# filling a punch bag



## benny (Oct 9, 2009)

Does anyone have any idea whats the best thing to fill a punch bag with?

they sell empty ones on ebay (postage on filled ones is horrendous).

I want one mainly for my ground and pound but may eventually want to hang it.

Cheers:thumb

Ben


----------



## rsp84 (Dec 9, 2008)

rags torn up, but it will take a while to get it compressed properly. hang it for a few days, then re-stuff, and hang again, til you get it fillled the way you want, then wrap with duck tape.
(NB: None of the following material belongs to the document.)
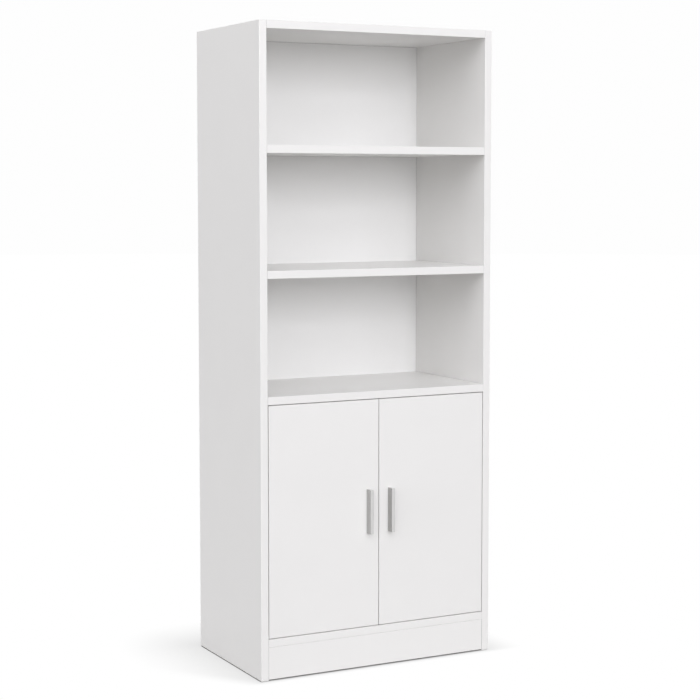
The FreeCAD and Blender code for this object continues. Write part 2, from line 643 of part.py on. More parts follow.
def make_cam_joints():
    """Cams, their bolts and caps, and the dowels beside them."""
    cam = new_body("CamLock")
    revolve(cam, [("0", "-cam_cap_thickness"), ("cam_diameter / 2", "-cam_cap_thickness"),
                  ("cam_diameter / 2", "-cam_depth"), ("0", "-cam_depth")])
    throat = new_sketch(cam, "YZ", "bolt_head_length / 4")
    circle(throat, "0", "-board_thickness / 2", "bolt_head_diameter + 4 * fit_play")
    pocket(cam, throat, "cam_diameter")
    cross_recess(cam, "-cam_cap_thickness", "cam_diameter / 2")

    bolt = new_body("CamBolt")
    neck = "cam_end_distance - cam_diameter / 2"
    ball = "cam_end_distance - bolt_head_length"
    revolve(bolt, [("0", "-bolt_thread_length"), ("bolt_thread_diameter / 2 - 1",
                                                  "-bolt_thread_length"),
                   ("bolt_thread_diameter / 2", "1 - bolt_thread_length"),
                   ("bolt_thread_diameter / 2", "0"), ("bolt_shank_diameter / 2", "0"),
                   ("bolt_shank_diameter / 2", neck), ("bolt_neck_diameter / 2", neck),
                   ("bolt_neck_diameter / 2", ball), ("bolt_head_diameter / 2", ball),
                   ("bolt_head_diameter / 2", "cam_end_distance - 1"),
                   ("bolt_head_diameter / 2 - 1", "cam_end_distance"),
                   ("0", "cam_end_distance")])

    dowel = new_body("Dowel")
    revolve(dowel, [("0", "0"), ("dowel_diameter / 2 - 1", "0"), ("dowel_diameter / 2", "1"),
                    ("dowel_diameter / 2", "dowel_length - 1"),
                    ("dowel_diameter / 2 - 1", "dowel_length"), ("0", "dowel_length")])

    cap = new_body("CamCap")
    revolve(cap, [("0", "0"), ("0", "-cam_cap_thickness"),
                  ("cam_diameter / 2", "-cam_cap_thickness"), ("cam_diameter / 2", "0")])

    cams, bolts, dowels, caps = [], [], [], []
    for level, face in FIXED_PANELS.values():
        middle = f"{level} + board_thickness / 2"
        cam_face = f"{level} + board_thickness" if face == UP else level
        for inner, sign, inward in (("-inner_width / 2", "+", RIGHTWARD),
                                    ("inner_width / 2", "-", LEFTWARD)):
            for row in CAM_ROWS:
                x = f"{inner} {sign} cam_end_distance"
                cams.append((x, f"front_y + {row}", cam_face, face, inward))
                caps.append((x, f"front_y + {row}", cam_face, face))
                bolts.append((inner, f"front_y + {row}", middle, inward))
            outward_end = f"{inner} {'-' if sign == '+' else '+'} dowel_seat"
            for row in DOWEL_ROWS:
                dowels.append((outward_end, f"front_y + {row}", middle, inward))
    for inner, sign, inward in (("-inner_width / 2", "-", RIGHTWARD),
                                ("inner_width / 2", "+", LEFTWARD)):
        for height in PLINTH_DOWEL_HEIGHTS:
            dowels.append((f"{inner} {sign} dowel_seat", "front_y + plinth_thickness / 2",
                           f"plinth_floor_gap + {height}", inward))
    for x in PLINTH_DOWEL_COLUMNS:
        dowels.append((f"{x} - inner_width / 2", "front_y + plinth_thickness / 2",
                       "bottom_panel_level + dowel_seat", DOWN))
    make_cam_group(cam, cams)
    group("cam_bolts", bolt, bolts)
    group("wooden_dowels", dowel, dowels)
    group("cam_cover_caps", cap, caps)


def make_cam_group(cam, spots):
    """The cams, each with its throat open towards its own bolt."""
    copies = []
    for x, y, z, face, inward in spots:
        copy = doc.addObject("App::Link", "CamLockCopy")
        copy.LinkedObject = cam
        closed_side = FreeCAD.Vector(*inward)
        axis = FreeCAD.Vector(*face)
        turn = FreeCAD.Rotation(closed_side, axis.cross(closed_side), axis, "ZXY")
        copy.Placement = FreeCAD.Placement(FreeCAD.Vector(), turn)
        place(copy, x, y, z)
        copies.append(copy)
    compound = doc.addObject("Part::Compound", "CamLockGroup")
    compound.Links = copies
    node(compound, "cam_locks")


def make_back_screws():
    """The screws that hold the back panel to the rear edges of the shelves."""
    screw = make_screw("BackScrew", "back_screw_diameter", "back_screw_length",
                       "small_head_diameter", "small_head_height")
    spots = []
    for level in BACK_SCREW_LEVELS:
        for x in BACK_SCREW_COLUMNS:
            spots.append((f"{x} - inner_width / 2", "front_y + inner_depth + back_thickness",
                          f"{level} + board_thickness / 2", BACKWARD))
    group("back_panel_screws", screw, spots)


def make_shelf_pins():
    """The four pins under the inner shelf."""
    pin = new_body("ShelfPin")
    revolve(pin, [("0", "-pin_hole_depth"), ("pin_hole_diameter / 2", "-pin_hole_depth"),
                  ("pin_hole_diameter / 2", "0"), ("pin_head_diameter / 2", "0"),
                  ("pin_head_diameter / 2", "pin_head_length - 1"),
                  ("pin_head_diameter / 2 - 1", "pin_head_length"), ("0", "pin_head_length")])
    spots = []
    for wall, inward in (("-inner_width / 2", RIGHTWARD), ("inner_width / 2", LEFTWARD)):
        for row in ("pin_row_front", "pin_row_rear"):
            spots.append((wall, f"front_y + {row}", "pin_level", inward))
    group("shelf_pins", pin, spots)


def make_glides():
    """The nailed discs that the side panels stand on."""
    glide = new_body("Glide")
    nail_end = "glide_height + glide_nail_length"
    revolve(glide, [("0", "0"), ("glide_diameter / 2 - 1", "0"), ("glide_diameter / 2", "1"),
                    ("glide_diameter / 2", "glide_height"),
                    ("glide_nail_diameter / 2", "glide_height"),
                    ("glide_nail_diameter / 2", f"{nail_end} - glide_nail_diameter"),
                    ("0", nail_end)])
    middle = "case_width / 2 - board_thickness / 2"
    spots = []
    for x in (f"-({middle})", middle):
        for y in ("glide_inset", "case_depth - glide_inset"):
            spots.append((x, f"front_y + {y}", "0", UP))
    group("floor_glides", glide, spots)


# ---------------------------------------------------------------- doors and handles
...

If you choose sand, the bottom of the bag if hung will end up being solid as rock, the rags will keep the bag much more evenly distributed.


----------



## Si-K (Jul 23, 2007)

:good can't aurgue with that - it's worth just paying for filled save alot of hassle - their must be a local store you can get one?....not sure how the hell you are gonna get enough rags to fill it otherwise.


----------



## gregor100 (Jan 20, 2010)

I got my bag (5ft filled brand new) for Â£43 including P&P..... Look for 'RDX bag'


----------



## Si-K (Jul 23, 2007)

one important thing to look out for is the bag's weight - its pointless getting anything under 80kg (that's if your an "average" person), otherwise your gonna spending more time chasing the swinging bag around than punching it!.


----------



## gregor100 (Jan 20, 2010)

Haha this ones 30 :L But i'm only 16.. Still not even lightweight lmao (57kg) so it's fine for now, swings about a bit yeah but much better than nothing, Obviously big heavies would knock it about but it's fine for me  Plus I train twice a week and they have better bags anyway


----------



## Imy (Jul 20, 2007)

Bricks.


----------